Hi! I am really not sure where to start with this question. Can someone please guide me through this? I am not sure how to approach it, but I really want to be able to understand. Step by step is extremely appreciated. Thank you in advance!

Whirlwind Cycles is owned 100% by Daniel, a single taxpayer. Both Whirlwind Cycles and Daniel use the cash method of accounting for tax purposes. Whirlwind Cycles is organized as a C Corporation and the corporation pays all of its after-tax cash flows to Daniel as a dividend.

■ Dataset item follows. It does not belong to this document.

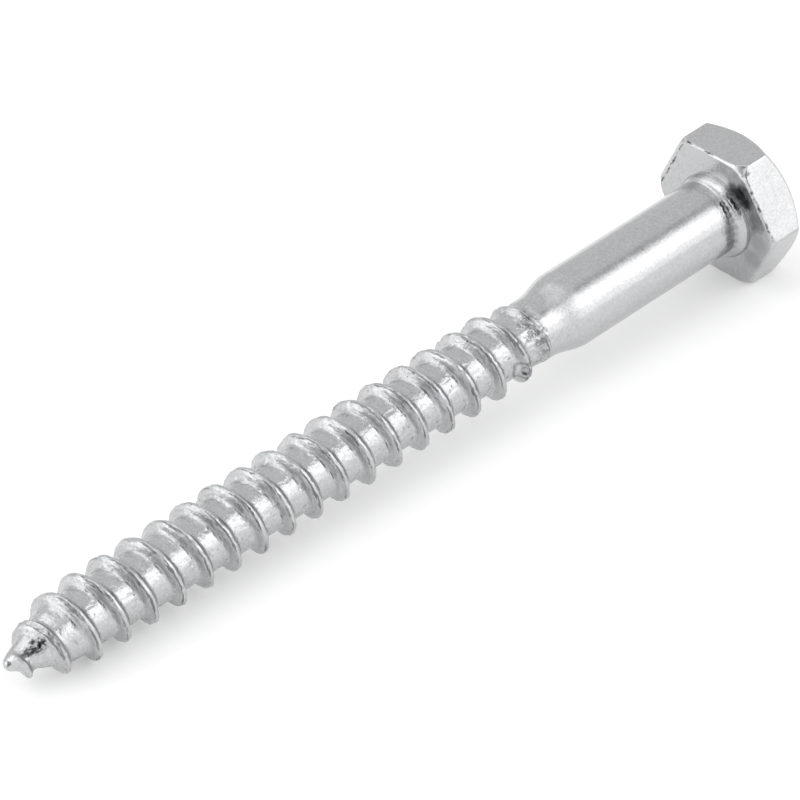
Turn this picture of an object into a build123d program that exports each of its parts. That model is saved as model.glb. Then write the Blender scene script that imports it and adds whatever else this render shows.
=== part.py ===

The business incurred the following items of income and expense in Year 2:

Cash Sales $225,000

Interest received from City of Flint Bonds (this is a municipal bond) 3,000

Cost of Goods Sold (assume cash paid in Year 2) 45,000

Cash payments for Year 2 utilities 3,500

Cash payments for Year 2 rent 18,000

Tax depreciation 40,000

Cash contribution to the Democratic party (not deductible for tax purposes) 1,000

On 1/1, Year 1, Whirlwind Cycles purchased a 60-month zero coupon bond with a 5% yield and a $20,000 maturity value for $15,670 (compounded annually). Daniels taxable income is $100,000 before any profits from the business are considered. Daniel files as a single tax payer.

(a) How much interest income does Whirlwind cycles need to recognize from the zero coupon bond in Year 2?

(b) What is the taxable income of Whirlwind Cycles in Year 2?

(c) What is the after-tax cash flow of Whirlwind Cycles in Year 2? Hint: the total tax due in Year 2 of Whirlwind Cycles is 25,058.

(d) Calculate Daniels Year 2 after-tax cash flows from the Whirlwind Cycles. Hint: This is a dividend payment. So consider what tax rate Daniel needs to pay on the cash payment.